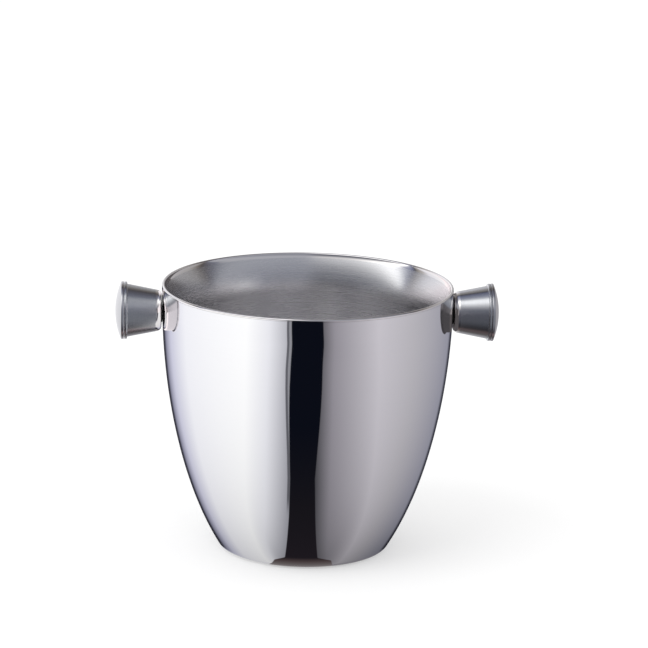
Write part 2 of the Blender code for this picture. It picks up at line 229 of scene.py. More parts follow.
---
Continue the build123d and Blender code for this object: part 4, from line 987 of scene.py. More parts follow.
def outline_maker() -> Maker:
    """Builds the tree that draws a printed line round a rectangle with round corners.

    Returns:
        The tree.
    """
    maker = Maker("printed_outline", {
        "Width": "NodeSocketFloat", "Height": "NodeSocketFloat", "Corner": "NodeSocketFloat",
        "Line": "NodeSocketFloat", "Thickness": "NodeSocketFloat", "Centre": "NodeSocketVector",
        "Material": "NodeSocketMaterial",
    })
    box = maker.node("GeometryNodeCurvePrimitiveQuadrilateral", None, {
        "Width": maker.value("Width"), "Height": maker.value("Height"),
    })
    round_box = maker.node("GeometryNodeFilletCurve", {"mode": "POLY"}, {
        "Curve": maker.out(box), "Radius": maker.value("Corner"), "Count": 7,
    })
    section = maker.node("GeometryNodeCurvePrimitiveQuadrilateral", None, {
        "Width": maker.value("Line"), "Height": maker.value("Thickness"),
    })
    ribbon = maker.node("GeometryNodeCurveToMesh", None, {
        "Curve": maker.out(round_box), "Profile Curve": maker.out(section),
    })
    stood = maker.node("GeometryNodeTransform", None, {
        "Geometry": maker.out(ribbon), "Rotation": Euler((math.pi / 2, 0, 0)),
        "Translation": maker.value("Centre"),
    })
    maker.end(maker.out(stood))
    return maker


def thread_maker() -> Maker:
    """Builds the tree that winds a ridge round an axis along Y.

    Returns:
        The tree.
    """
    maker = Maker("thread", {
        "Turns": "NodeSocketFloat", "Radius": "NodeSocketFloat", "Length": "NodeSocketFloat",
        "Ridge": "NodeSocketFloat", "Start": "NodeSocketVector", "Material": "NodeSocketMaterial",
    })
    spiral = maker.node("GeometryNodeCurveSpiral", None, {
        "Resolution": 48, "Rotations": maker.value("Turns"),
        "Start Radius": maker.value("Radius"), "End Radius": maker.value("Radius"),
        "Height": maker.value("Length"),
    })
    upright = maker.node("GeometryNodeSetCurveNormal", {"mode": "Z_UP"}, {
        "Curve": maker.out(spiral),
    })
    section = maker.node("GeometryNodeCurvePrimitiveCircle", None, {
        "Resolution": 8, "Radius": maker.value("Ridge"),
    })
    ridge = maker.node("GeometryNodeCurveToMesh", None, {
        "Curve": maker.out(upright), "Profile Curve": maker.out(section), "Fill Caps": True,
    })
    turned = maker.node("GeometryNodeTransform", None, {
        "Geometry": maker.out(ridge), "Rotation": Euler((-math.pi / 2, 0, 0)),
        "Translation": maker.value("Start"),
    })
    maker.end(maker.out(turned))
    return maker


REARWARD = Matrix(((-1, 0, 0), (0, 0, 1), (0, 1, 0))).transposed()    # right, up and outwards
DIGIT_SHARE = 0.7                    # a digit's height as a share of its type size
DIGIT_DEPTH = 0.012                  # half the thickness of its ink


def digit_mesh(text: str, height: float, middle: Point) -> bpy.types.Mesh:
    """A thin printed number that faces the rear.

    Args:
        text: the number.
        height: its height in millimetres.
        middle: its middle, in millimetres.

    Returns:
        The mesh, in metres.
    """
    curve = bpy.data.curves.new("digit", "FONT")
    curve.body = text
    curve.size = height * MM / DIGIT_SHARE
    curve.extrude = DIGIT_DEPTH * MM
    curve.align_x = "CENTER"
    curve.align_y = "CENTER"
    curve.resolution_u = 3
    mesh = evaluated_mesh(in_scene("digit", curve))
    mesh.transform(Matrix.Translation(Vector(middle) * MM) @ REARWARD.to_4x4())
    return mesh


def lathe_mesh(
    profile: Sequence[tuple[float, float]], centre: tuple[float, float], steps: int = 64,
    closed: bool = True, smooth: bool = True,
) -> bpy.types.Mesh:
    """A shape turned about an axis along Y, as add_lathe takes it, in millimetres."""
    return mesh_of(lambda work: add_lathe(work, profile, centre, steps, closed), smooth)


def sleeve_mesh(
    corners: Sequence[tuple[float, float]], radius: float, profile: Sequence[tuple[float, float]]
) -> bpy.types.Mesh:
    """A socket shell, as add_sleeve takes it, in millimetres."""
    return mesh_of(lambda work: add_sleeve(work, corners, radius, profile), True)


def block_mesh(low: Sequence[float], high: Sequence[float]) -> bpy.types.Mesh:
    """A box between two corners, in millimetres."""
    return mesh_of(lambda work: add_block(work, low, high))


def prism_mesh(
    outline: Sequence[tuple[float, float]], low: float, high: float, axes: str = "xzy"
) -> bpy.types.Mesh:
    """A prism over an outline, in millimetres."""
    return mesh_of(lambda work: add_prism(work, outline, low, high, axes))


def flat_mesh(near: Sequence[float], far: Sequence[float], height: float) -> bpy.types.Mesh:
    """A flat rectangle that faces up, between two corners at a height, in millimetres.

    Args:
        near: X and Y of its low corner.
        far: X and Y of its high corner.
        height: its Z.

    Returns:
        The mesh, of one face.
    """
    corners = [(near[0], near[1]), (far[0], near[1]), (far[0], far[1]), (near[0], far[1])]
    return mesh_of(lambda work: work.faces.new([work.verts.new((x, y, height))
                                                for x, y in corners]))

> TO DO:
Go through the material above and output exactly the lines from the one containing "Continue the build123d" through the one containing "with round corners.".

> TASK RESULT:
Continue the build123d and Blender code for this object: part 4, from line 987 of scene.py. More parts follow.
def outline_maker() -> Maker:
    """Builds the tree that draws a printed line round a rectangle with round corners.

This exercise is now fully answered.